LSTM Encoder-Decoder Language Translation NN

# -*- coding: utf-8 -*-
"""
@author: profa
"""
###############################################################
## https://tatoeba.org/en/downloads
## Encoder - Decoder  - Spanish to English
##
## Gates
##
## Get the data here - its called spa and you will save it as .txt
## http://www.manythings.org/anki/

## References:
# https://towardsdatascience.com/how-to-build-an-encoder-decoder-translation-model-using-lstm-with-python-and-keras-a31e9d864b9b
# https://blog.keras.io/a-ten-minute-introduction-to-sequence-to-sequence-learning-in-keras.html
# https://keras.io/examples/nlp/lstm_seq2seq/
################################################
## UPDATE THIS TO YOUR PATH..........
filename = "C:/Users/profa/Desktop/UCB/NNCSCI5922/Code/spa.txt"

import string
import numpy as np

from tensorflow.keras.preprocessing.text import Tokenizer
#https://www.tensorflow.org/api_docs/python/tf/keras/preprocessing/text/Tokenizer
from tensorflow.keras.preprocessing.sequence import pad_sequences
from tensorflow.keras.models import Model
from tensorflow.keras.layers import LSTM, Input, TimeDistributed, Dense, Activation, RepeatVector, Embedding
from tensorflow.keras.optimizers import Adam
from tensorflow.keras.losses import sparse_categorical_crossentropy

## GOAL--------------------------------------------------------
# Split model into two parts, 
# An encoder that inputs the Spanish sentence and produces a hidden vector. 
# The encoder is built with an Embedding layer that converts the words 
# into a vector and a recurrent neural network (RNN) that calculates the hidden state, 
# here we will be using Long Short-Term Memory (LSTM) layer.
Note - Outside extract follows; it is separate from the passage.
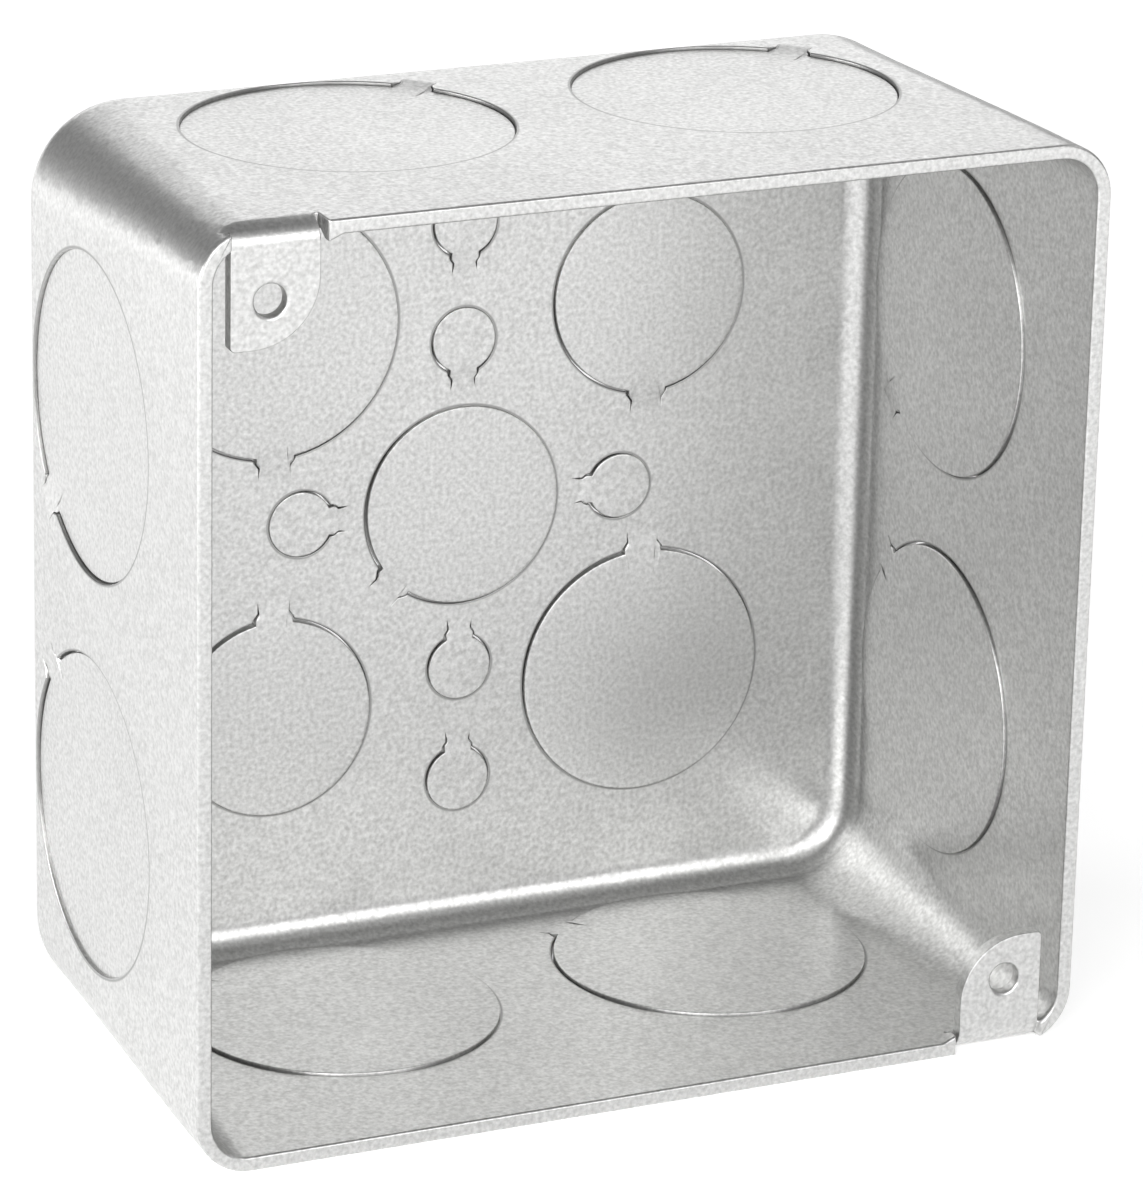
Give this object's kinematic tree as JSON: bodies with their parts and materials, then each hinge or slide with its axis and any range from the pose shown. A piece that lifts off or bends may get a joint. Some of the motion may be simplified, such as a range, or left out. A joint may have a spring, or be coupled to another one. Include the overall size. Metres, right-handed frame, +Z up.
{
  "type": "electrical junction box",
  "caption": "Square drawn steel junction box, open in front, with folded cover-screw ears in two corners and hinged knockout slugs in its walls and back.",
  "frame": {"origin": "centre of the back's outer face", "axes": "+Y out of the back, so the box opens towards -Y; +Z up and +X to the right as seen from the open front"},
  "size_m": [0.1016, 0.054, 0.1016],
  "materials": {
    "galvanised_sheet": "galvanised, satin, with a fine grain",
    "galvanised_slug": "galvanised, satin, with a fine grain"
  },
  "bodies": {
    "box": {"box_shell": "galvanised_sheet"},
    "top_left_slug": {"top_left_knockout": "galvanised_slug"},
    "top_right_slug": {"top_right_knockout": "galvanised_slug"},
    "left_upper_slug": {"left_upper_knockout": "galvanised_slug"},
    "left_lower_slug": {"left_lower_knockout": "galvanised_slug"},
    "bottom_right_slug": {"bottom_right_knockout": "galvanised_slug"},
    "bottom_left_slug": {"bottom_left_knockout": "galvanised_slug"},
    "right_upper_slug": {"right_upper_knockout": "galvanised_slug"},
    "right_lower_slug": {"right_lower_knockout": "galvanised_slug"},
    "back_upper_left_slug": {"back_upper_left_knockout": "galvanised_slug"},
    "back_upper_right_slug": {"back_upper_right_knockout": "galvanised_slug"},
    "back_lower_left_slug": {"back_lower_left_knockout": "galvanised_slug"},
    "back_lower_right_slug": {"back_lower_right_knockout": "galvanised_slug"},
    "back_centre_slug": {"back_centre_knockout": "galvanised_slug"},
    "top_screw_slug": {"top_screw_knockout": "galvanised_slug"},
    "upper_screw_slug": {"upper_screw_knockout": "galvanised_slug"},
    "lower_screw_slug": {"lower_screw_knockout": "galvanised_slug"},
    "bottom_screw_slug": {"bottom_screw_knockout": "galvanised_slug"},
    "left_screw_slug": {"left_screw_knockout": "galvanised_slug"},
    "right_screw_slug": {"right_screw_knockout": "galvanised_slug"}
  },
  "joints": [
    {"name": "top_left_tie", "type": "hinge", "parent": "box", "child": "top_left_slug", "pos_m": [-0.00884, -0.00864, 0.05], "axis": [0.7071, -0.7071, 0], "range_deg": [-70, 20]},
    {"name": "top_right_tie", "type": "hinge", "parent": "box", "child": "top_right_slug", "pos_m": [0.03556, -0.00864, 0.05], "axis": [0.7071, -0.7071, 0], "range_deg": [-70, 20]},
    {"name": "left_upper_tie", "type": "hinge", "parent": "box", "child": "left_upper_slug", "pos_m": [-0.05, -0.00864, 0.00884], "axis": [0, 0.7071, 0.7071], "range_deg": [-70, 20]},
    {"name": "left_lower_tie", "type": "hinge", "parent": "box", "child": "left_lower_slug", "pos_m": [-0.05, -0.00864, -0.00884], "axis": [0, -0.7071, 0.7071], "range_deg": [-70, 20]},
    {"name": "bottom_right_tie", "type": "hinge", "parent": "box", "child": "bottom_right_slug", "pos_m": [0.00884, -0.00864, -0.05], "axis": [-0.7071, -0.7071, 0], "range_deg": [-70, 20]},
    {"name": "bottom_left_tie", "type": "hinge", "parent": "box", "child": "bottom_left_slug", "pos_m": [-0.03556, -0.00864, -0.05], "axis": [-0.7071, -0.7071, 0], "range_deg": [-70, 20]},
    {"name": "right_upper_tie", "type": "hinge", "parent": "box", "child": "right_upper_slug", "pos_m": [0.05, -0.00864, 0.00884], "axis": [0, -0.7071, -0.7071], "range_deg": [-70, 20]},
    {"name": "right_lower_tie", "type": "hinge", "parent": "box", "child": "right_lower_slug", "pos_m": [0.05, -0.00864, -0.00884], "axis": [0, 0.7071, -0.7071], "range_deg": [-70, 20]},
    {"name": "back_upper_left_tie", "type": "hinge", "parent": "box", "child": "back_upper_left_slug", "pos_m": [-0.0222, -0.0008, 0.00645], "axis": [1, 0, 0], "range_deg": [-70, 60]},
    {"name": "back_upper_right_tie", "type": "hinge", "parent": "box", "child": "back_upper_right_slug", "pos_m": [0.0222, -0.0008, 0.00935], "axis": [1, 0, 0], "range_deg": [-70, 60]},
    {"name": "back_lower_left_tie", "type": "hinge", "parent": "box", "child": "back_lower_left_slug", "pos_m": [-0.0222, -0.0008, -0.00935], "axis": [-1, 0, 0], "range_deg": [-70, 60]},
    {"name": "back_lower_right_tie", "type": "hinge", "parent": "box", "child": "back_lower_right_slug", "pos_m": [0.0222, -0.0008, -0.00645], "axis": [-1, 0, 0], "range_deg": [-70, 60]},
    {"name": "back_centre_tie", "type": "hinge", "parent": "box", "child": "back_centre_slug", "pos_m": [-0.00909, -0.0008, -0.00909], "axis": [0.7071, 0, -0.7071], "range_deg": [-70, 60]},
    {"name": "top_screw_tie", "type": "hinge", "parent": "box", "child": "top_screw_slug", "pos_m": [0, -0.0008, 0.02753], "axis": [1, 0, 0], "range_deg": [-70, 60]},
    {"name": "upper_screw_tie", "type": "hinge", "parent": "box", "child": "upper_screw_slug", "pos_m": [0, -0.0008, 0.01418], "axis": [1, 0, 0], "range_deg": [-70, 60]},
    {"name": "lower_screw_tie", "type": "hinge", "parent": "box", "child": "lower_screw_slug", "pos_m": [0, -0.0008, -0.01418], "axis": [-1, 0, 0], "range_deg": [-70, 60]},
    {"name": "bottom_screw_tie", "type": "hinge", "parent": "box", "child": "bottom_screw_slug", "pos_m": [0, -0.0008, -0.02753], "axis": [-1, 0, 0], "range_deg": [-70, 60]},
    {"name": "left_screw_tie", "type": "hinge", "parent": "box", "child": "left_screw_slug", "pos_m": [-0.01418, -0.0008, 0], "axis": [0, 0, 1], "range_deg": [-70, 60]},
    {"name": "right_screw_tie", "type": "hinge", "parent": "box", "child": "right_screw_slug", "pos_m": [0.01418, -0.0008, 0], "axis": [0, 0, -1], "range_deg": [-70, 60]}
  ]
}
# Then the output of the encoder will be used as input for the decoder. 
# For the decoder, we will be using LSTM layer again, as well as a dense layer 
# that predicts the English word.
#-------------------------------------------------------------------


# Read file
translation_file = open(filename,"r", encoding='utf-8') 
raw_data = translation_file.read()
translation_file.close()

# Parse data
raw_data = raw_data.split('\n')
print(raw_data[1000:1010])
pairs = [sentence.split('\t') for sentence in  raw_data]
print(pairs[1000:1010])
pairs = pairs[1000:20000]
print(pairs[1000:1010])
print(pairs[1000])
print(pairs[-1])

## Test access to English and Spanish
for pair in pairs:
    print(pair[0])
    print(pair[1])

###############################
#Pre-process the data and get the maximum length of Spanish and English sentences.
##############################
def clean_sentence(sentence):
    # Lower case the sentence
    lower_case_sent = sentence.lower()
    # Strip punctuation
    string_punctuation = string.punctuation + "¡" + "¿" + "?"
    clean_sentence = lower_case_sent.translate(str.maketrans("", "", string_punctuation))
   
    return clean_sentence


def tokenize(sentences):
    # Create tokenizer
    text_tokenizer = Tokenizer()
    # Fit texts
    text_tokenizer.fit_on_texts(sentences)
    return text_tokenizer.texts_to_sequences(sentences), text_tokenizer



# Clean sentences
english_sentences = [clean_sentence(pair[0]) for pair in pairs]
spanish_sentences = [clean_sentence(pair[1]) for pair in pairs]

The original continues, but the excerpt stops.